Negotiating the Dynamic
Negotiation in CGL dynamics covers a wider range of territory than in some other BDSM practices because the dynamic can touch so many aspects of daily life. The core questions to address include: when and how littlespace time is scheduled or signaled; what activities and objects are part of the Little's practice; what role the caregiver plays during littlespace; whether there is a discipline or consequence structure and what it involves; and how both people exit the headspace when needed.
Good negotiation is specific. Agreeing that you want 'to feel cared for' is a starting point, not an agreement. The working agreement describes what care looks like in practice: whether the caregiver uses specific terms of address, what comfort objects are involved, whether the Little wants to be read to or simply have their caregiver present, and what emotional tone the caregiver brings to the space. The more specifically you can describe what you need, the more effectively your partner can meet that need.
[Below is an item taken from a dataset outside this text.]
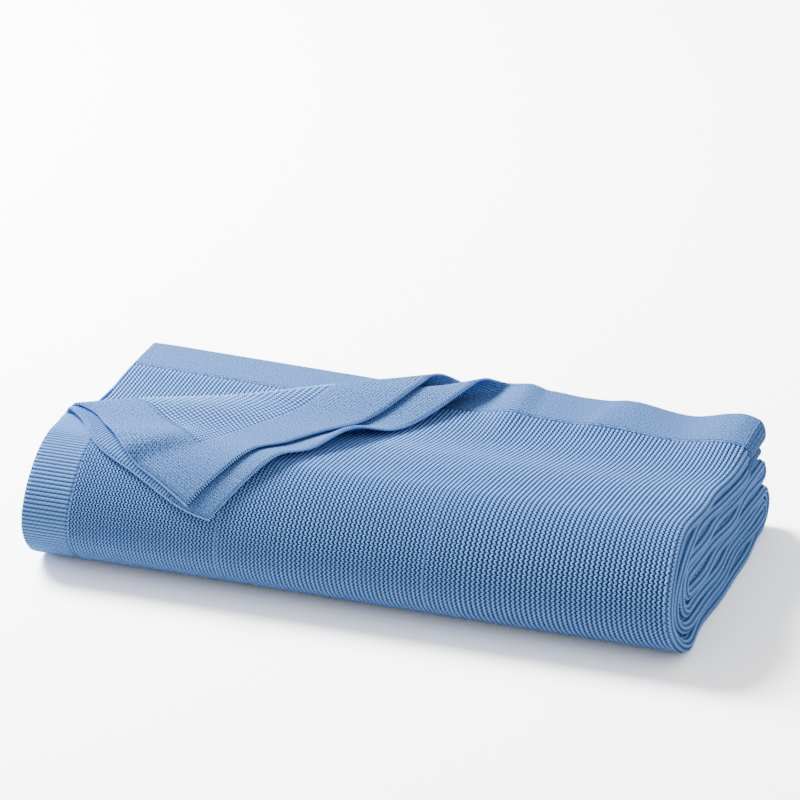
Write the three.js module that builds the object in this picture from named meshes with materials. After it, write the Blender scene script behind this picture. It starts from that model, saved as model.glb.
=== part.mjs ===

Negotiation is also ongoing rather than a single event. What you need from the dynamic at the beginning of exploring it will likely differ from what you need after six months of practice. Building in regular check-in conversations, perhaps monthly or after any significant session, keeps the agreement current and allows both people to name what is working and what needs adjustment without waiting for something to go wrong.
Consent and Safety Structures
The consent structure for a CGL dynamic needs to address several things that are somewhat unique to the role. Because littlespace involves a genuine shift in cognitive state, consent for what happens during little time must be given in full adult awareness beforehand. This means that agreements made in littlespace are not reliable substitutes for agreements made between two adults who are both in their ordinary headspace.
This principle has practical implications: the rules of the dynamic, the forms of care and comfort available, the discipline structure if any, and the exit conditions should all be established in adult conversation and revisited there. A Little who agrees to something in the middle of deep littlespace and later feels it was not what they actually wanted has a valid experience worth attending to, even if they technically consented in the moment.
Safe words and exit signals deserve specific attention in your negotiation. The signal should be something accessible in deep littlespace, and both partners should practice it until it feels automatic rather than something to remember under stress. Agreeing in advance on what happens when the safe signal is used, including how the caregiver responds and what the transition out of the scene looks like, prevents confusion and makes the signal more useful when it is actually needed.
Communicating When Things Go Wrong
Even well-negotiated dynamics occasionally produce experiences that missed the mark: a caregiver who pitched the energy wrong, a session that went deeper than felt comfortable, a rule that turned out to feel punishing rather than caring. The ability to talk about these moments afterward without either partner shutting down is one of the most important communication skills in a CGL dynamic.
For Littles, this often means practicing the ability to say clearly, in adult conversation, what did not work and what would have felt better, without the conversation feeling like an attack on the caregiver's care or competence. The frame that tends to work best is specific and constructive: 'When you used that tone, it pulled me out of headspace rather than settling me. What I needed in that moment was something quieter.' This is different from 'you did it wrong,' which closes down the conversation.
Caregivers who receive this kind of feedback well, treating it as useful information rather than criticism, make it much easier for their Littles to keep offering it. If your partner does not respond well to feedback about the dynamic, that is itself important information about the health of the dynamic and worth examining.
Exercise
Your Opening Conversation Script
Preparing for the first or most important conversation about your Little identity helps reduce the anxiety that often blocks honest communication. This exercise helps you draft that conversation.
- Write two or three sentences describing the emotional need that the Little dynamic meets for you, in language that does not require your partner to already know what CGL is.
- Write a brief description of what you imagine the dynamic looking like in practice, starting with the most important elements and leaving detail for questions.
- List three questions you expect your partner might have, and write a clear, honest answer to each one.
- Identify one resource from the CGL community that you could offer your partner to read on their own time, allowing them to encounter the broader community perspective independently.
- Write down what you need from your partner in this first conversation: what response would help, what you are not expecting yet, and how you would like to handle it if they need time to think.
Conversation starters
- What feels most difficult about introducing this identity to a partner, and what feels most important to get right in that conversation?
- How do you want your partner to understand the difference between littlespace and your ordinary everyday self?
- What aspects of the dynamic feel most important to negotiate explicitly before beginning, and what feels like something that can develop more organically?
- How would you want to handle a partner who was uncertain or needed time to think after the first conversation?
- What would a successful negotiation of this dynamic look like to you: what would you know by the end of it?
Ways to connect with a partner
- Read this lesson together and pause to discuss any section where your understanding or expectations differ.
- Create a shared written list of the key points you have agreed on about the dynamic, so both people have a reference rather than relying on memory.
- Schedule a monthly check-in conversation about the dynamic specifically, separate from everyday relationship conversations.
- Practice the debrief conversation by doing a brief check-in after a low-stakes comfort moment together, building the habit before it is needed for more significant scenes.
For reflection
What conversation about this identity feels most unfinished or most anxious for you right now, and what would make it easier to have?
Honest, specific, ongoing communication is the structure on which the whole dynamic rests. The skills developed here will serve every aspect of your practice, not just the initial introduction.